At 6:15 I get checked again and well NO PROGRESS. Dr Meyers informs me that I have just a few minutes to show her that I can push her out else there will need be an alternative plan. I of course ask what she means and she lets me know a C Section. Not that I wouldn't get a C section after all most important thing is a healthy baby and a healthy mom. But I really did not want a c section, especially after 20+ hours of labor. (We later find out the next morning that the dr working labor and delivery that day had started prepping my blood at 2 p.m. for a c section and ordered it at 4:00, however Dr. Meyers called and told the nurses to let him know that she KNEW I could push her out and that he was to not do a c section. I owe it to her for having such confidence in me.) So I almost start to lose it and I look at Aar and I feel tears come but I fight them back as I realized all throughout the day that the minute I got teary I lost all my focus and all my strength. So Dr. Meyers suited up and we got to. Dr Meyers was at my left, Yvonne at my right and Aaron was holding my back and neck. I pushed and pushed for 10 minutes and it was so hard. I couldn't tell if I was doing things right. With every contraction I would push 3 times for 10 counts each. Aaron was right in my ear counting and talking and honestly all I could hear was him. I remember it being bright and him at my right ear the entire time. After a contraction the room became dead silent. All the women in the room would just stare at the contraction monitor and I did not say much. I would keep my eyes mostly closed and focused on my breath to calm myself down and regain my strength. Then I would say "Okay I think this is one coming." They would look at the monitor and say "yup you are right, let's go." Then for the next 30 seconds-minute (aaron counted LONG and SLOW 10 counts) the most exhausting work out would take place. I asked if I was doing it right and Dr Meyers assured I was and let me know that I would be able to do this.
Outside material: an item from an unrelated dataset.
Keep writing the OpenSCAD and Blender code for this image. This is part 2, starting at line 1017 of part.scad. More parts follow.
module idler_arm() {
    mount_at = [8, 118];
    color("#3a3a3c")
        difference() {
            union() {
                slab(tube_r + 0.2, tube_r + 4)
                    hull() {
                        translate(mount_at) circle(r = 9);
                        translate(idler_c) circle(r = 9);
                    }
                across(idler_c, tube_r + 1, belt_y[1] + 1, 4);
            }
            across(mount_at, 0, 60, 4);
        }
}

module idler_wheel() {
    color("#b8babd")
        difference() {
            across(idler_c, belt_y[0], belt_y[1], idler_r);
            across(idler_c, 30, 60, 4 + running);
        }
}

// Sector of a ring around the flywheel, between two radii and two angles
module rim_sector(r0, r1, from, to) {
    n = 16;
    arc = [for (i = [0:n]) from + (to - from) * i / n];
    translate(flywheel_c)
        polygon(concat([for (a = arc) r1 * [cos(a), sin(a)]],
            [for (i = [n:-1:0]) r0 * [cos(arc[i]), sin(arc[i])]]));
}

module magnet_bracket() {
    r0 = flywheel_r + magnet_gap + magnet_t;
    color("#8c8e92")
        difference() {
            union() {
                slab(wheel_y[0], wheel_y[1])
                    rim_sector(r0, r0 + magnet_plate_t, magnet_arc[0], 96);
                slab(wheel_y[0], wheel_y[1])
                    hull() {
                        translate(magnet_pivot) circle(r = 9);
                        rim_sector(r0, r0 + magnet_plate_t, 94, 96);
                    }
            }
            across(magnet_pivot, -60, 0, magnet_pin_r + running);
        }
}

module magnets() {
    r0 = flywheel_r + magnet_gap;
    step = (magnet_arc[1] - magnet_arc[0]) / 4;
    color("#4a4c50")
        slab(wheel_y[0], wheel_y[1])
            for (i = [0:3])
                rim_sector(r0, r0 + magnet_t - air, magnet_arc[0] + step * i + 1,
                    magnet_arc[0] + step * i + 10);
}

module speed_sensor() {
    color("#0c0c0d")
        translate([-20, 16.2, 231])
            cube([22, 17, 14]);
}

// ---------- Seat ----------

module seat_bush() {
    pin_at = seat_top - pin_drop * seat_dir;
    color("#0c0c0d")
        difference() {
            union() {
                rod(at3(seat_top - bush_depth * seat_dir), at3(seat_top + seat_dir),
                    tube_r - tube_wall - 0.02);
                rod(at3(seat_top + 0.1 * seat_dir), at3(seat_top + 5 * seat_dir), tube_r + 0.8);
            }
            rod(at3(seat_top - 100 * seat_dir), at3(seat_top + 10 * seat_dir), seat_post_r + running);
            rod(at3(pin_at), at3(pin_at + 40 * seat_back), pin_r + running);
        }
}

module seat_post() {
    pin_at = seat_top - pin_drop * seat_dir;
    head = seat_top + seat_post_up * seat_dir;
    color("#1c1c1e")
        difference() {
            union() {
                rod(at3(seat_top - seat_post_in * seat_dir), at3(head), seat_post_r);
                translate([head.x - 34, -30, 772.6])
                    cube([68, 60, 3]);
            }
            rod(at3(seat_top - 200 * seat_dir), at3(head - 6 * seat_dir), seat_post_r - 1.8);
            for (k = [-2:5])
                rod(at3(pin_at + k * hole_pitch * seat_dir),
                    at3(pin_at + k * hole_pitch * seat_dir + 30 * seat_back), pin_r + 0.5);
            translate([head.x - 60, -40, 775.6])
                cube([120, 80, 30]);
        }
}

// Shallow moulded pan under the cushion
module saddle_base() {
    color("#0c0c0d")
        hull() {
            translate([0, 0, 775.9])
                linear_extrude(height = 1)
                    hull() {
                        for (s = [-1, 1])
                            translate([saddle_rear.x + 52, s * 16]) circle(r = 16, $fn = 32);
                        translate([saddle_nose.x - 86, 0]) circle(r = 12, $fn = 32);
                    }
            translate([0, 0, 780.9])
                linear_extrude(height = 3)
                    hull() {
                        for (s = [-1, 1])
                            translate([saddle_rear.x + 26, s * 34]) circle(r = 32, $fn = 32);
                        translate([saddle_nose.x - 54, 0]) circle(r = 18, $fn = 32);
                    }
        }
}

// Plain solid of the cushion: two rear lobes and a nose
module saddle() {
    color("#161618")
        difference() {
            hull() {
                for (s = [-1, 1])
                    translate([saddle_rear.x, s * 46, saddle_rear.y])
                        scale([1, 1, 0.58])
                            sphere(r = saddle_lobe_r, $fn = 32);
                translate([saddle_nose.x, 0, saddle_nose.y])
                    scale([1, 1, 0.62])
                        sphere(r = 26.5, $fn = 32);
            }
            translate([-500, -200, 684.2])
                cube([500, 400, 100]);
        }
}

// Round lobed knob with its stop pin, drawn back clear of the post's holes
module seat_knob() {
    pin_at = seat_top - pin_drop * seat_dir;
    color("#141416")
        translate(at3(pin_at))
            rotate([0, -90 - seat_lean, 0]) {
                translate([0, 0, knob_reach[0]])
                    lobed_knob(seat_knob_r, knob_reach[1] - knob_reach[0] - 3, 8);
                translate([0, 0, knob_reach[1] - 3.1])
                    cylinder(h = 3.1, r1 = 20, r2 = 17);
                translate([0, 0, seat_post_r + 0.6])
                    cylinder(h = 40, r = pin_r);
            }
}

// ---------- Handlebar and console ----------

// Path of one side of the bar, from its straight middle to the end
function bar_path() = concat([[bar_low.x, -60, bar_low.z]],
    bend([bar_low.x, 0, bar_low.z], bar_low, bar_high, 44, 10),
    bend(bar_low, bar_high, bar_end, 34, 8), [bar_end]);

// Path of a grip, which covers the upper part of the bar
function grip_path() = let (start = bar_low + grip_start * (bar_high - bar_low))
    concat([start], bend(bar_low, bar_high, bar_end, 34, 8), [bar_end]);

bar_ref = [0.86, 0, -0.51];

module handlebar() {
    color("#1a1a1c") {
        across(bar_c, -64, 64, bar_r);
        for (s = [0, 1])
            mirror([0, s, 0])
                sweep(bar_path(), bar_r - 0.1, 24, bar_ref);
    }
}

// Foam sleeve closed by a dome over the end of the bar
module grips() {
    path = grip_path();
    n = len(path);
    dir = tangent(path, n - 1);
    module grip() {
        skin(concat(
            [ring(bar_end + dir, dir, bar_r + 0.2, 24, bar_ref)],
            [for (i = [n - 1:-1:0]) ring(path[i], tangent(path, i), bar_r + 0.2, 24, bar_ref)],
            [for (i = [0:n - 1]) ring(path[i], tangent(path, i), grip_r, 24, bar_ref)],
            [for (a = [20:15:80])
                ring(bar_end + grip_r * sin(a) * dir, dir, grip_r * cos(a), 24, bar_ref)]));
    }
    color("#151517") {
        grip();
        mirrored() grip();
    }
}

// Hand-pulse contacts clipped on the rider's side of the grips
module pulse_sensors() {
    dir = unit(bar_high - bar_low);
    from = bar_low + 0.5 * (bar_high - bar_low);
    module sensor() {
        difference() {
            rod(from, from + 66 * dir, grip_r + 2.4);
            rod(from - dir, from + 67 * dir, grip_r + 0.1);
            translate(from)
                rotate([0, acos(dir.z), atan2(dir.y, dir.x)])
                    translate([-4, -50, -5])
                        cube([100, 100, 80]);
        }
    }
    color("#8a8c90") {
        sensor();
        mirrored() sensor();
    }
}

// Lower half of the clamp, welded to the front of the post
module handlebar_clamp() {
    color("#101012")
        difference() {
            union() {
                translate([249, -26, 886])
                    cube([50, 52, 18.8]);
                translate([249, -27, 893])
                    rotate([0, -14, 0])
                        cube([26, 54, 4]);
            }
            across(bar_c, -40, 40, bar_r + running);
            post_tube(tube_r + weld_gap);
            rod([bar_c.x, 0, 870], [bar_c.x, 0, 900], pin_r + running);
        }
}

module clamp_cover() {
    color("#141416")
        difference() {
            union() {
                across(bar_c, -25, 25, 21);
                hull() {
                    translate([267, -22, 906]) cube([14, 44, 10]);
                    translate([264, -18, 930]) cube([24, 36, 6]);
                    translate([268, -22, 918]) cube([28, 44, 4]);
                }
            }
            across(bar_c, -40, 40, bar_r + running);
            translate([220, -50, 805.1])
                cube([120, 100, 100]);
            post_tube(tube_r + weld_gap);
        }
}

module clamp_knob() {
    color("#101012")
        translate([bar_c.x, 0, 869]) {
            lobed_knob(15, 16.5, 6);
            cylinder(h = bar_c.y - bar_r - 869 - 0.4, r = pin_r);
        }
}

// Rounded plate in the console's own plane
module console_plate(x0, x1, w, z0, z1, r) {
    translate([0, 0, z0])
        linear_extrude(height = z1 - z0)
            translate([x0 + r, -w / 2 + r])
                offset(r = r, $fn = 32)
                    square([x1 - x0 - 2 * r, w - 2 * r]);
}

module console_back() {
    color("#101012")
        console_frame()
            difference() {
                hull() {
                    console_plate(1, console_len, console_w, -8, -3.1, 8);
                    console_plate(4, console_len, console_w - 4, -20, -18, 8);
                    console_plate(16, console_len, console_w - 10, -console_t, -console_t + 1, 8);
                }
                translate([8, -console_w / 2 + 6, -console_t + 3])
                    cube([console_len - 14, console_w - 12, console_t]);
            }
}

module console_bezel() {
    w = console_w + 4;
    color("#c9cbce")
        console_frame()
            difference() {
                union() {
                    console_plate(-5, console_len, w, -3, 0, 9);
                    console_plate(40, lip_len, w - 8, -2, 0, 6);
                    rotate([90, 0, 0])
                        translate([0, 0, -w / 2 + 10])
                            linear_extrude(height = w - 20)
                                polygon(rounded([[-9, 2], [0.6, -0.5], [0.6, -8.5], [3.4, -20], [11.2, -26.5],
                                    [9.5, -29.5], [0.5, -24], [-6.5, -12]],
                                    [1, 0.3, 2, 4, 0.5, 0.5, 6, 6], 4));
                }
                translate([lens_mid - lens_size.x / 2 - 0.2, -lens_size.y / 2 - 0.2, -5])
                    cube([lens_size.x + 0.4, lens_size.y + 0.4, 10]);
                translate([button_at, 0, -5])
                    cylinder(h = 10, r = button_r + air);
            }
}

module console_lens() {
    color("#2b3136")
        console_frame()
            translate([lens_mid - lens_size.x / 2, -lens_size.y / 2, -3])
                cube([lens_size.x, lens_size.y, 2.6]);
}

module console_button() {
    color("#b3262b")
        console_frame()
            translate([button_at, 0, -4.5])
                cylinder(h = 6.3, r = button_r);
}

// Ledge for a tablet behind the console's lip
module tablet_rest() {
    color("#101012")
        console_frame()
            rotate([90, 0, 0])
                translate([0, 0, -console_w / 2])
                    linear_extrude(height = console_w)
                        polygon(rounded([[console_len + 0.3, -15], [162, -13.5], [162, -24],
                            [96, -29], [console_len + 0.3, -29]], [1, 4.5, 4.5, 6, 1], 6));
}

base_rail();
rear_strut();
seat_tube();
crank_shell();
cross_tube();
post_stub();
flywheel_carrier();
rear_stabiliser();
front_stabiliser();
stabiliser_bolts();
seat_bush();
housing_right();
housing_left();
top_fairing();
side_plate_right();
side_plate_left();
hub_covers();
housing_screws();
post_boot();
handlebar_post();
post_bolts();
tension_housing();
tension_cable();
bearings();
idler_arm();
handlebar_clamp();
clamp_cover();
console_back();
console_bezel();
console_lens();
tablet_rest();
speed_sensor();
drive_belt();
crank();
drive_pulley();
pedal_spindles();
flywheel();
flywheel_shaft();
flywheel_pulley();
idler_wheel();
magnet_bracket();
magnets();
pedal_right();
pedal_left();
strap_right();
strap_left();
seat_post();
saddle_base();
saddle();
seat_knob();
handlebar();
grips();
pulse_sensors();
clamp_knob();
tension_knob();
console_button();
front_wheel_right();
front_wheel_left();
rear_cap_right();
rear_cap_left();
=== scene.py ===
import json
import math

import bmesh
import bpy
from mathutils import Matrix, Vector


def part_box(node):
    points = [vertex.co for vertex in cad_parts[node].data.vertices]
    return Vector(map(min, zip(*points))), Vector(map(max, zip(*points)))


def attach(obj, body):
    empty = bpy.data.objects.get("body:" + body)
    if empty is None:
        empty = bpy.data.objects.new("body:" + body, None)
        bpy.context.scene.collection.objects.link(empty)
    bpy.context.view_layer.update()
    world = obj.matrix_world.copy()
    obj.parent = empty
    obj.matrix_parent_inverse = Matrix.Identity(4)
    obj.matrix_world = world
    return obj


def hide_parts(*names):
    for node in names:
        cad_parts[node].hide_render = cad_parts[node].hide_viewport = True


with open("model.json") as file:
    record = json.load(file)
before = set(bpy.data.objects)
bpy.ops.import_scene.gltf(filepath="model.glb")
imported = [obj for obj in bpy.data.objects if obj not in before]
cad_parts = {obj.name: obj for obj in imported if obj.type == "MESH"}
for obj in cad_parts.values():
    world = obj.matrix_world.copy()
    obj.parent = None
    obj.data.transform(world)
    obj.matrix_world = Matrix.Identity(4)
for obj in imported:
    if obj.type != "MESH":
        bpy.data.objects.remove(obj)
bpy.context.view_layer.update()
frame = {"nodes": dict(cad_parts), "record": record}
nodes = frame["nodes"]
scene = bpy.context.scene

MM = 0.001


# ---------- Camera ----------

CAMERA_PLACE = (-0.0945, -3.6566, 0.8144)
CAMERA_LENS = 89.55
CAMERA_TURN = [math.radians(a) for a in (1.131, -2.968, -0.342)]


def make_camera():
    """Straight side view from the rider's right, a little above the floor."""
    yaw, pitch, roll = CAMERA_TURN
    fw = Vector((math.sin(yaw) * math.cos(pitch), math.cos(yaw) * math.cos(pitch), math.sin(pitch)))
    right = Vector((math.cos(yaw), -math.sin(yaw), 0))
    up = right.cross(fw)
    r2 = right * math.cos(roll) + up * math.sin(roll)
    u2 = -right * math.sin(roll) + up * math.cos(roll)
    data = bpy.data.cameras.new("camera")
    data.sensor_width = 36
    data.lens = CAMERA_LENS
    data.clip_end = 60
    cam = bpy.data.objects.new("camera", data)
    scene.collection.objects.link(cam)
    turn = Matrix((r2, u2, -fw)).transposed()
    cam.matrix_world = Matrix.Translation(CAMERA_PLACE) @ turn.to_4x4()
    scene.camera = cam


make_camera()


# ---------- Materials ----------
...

I prayed during this time silently, kept focused and just manged my breathing as best as I could. I never let myself go to the emotional part or thoughts of how hard this was, I conserved all my energy for pushing.

About 30 minutes into it the head was coming out and I touched her sweet head, that had BROWN hair!!!

A few more contractions and pushes later and her head came out followed by the rest. I remember them just saying "ok stop pushing." And I was thinking "oh my goodness she is here."

I reached down with my hands and then handed her to me right away. She started crying right away and I was so relieved to know she was healthy and here. They placed her right on me. All covered in her vernix, which was the warmest and softest lotiony substance I had ever felt. I just rubbed her and loved her and kissed her and was amazed. The biggest rush of relief came over me and I just felt calm. For about 45 minutes she just layed there on me and me and Aaron marveled over her. At one point I remember Aaron coming back up to me, as he had walked away for a moment and my mom came in, and when he came back he was just crying and kissing my head telling me how much he loves me. It was perfection!!! He cut the chord and we just snuggled close checking her out. Phone calls were made, my mom held up the phone so my dad could hear her, we called Matt and KT and Aaron called his family.

Finally they took her away from me so they could do all the vitals. Due to her being so healthy they were not worried about her so they wanted me to just hold her as long as I wanted. When they took her off of me I remember just watching everything around the room and sat there so peaceful and content.

Since then our life has been changed forever and we are in love. I honestly feel like she has been here all along. I don't feel so far the big change that occurred in our lives. It feels like the natural progression and feels like this has always been our normal.

We are in love and overwhelmed by all the love and support we have received by so many.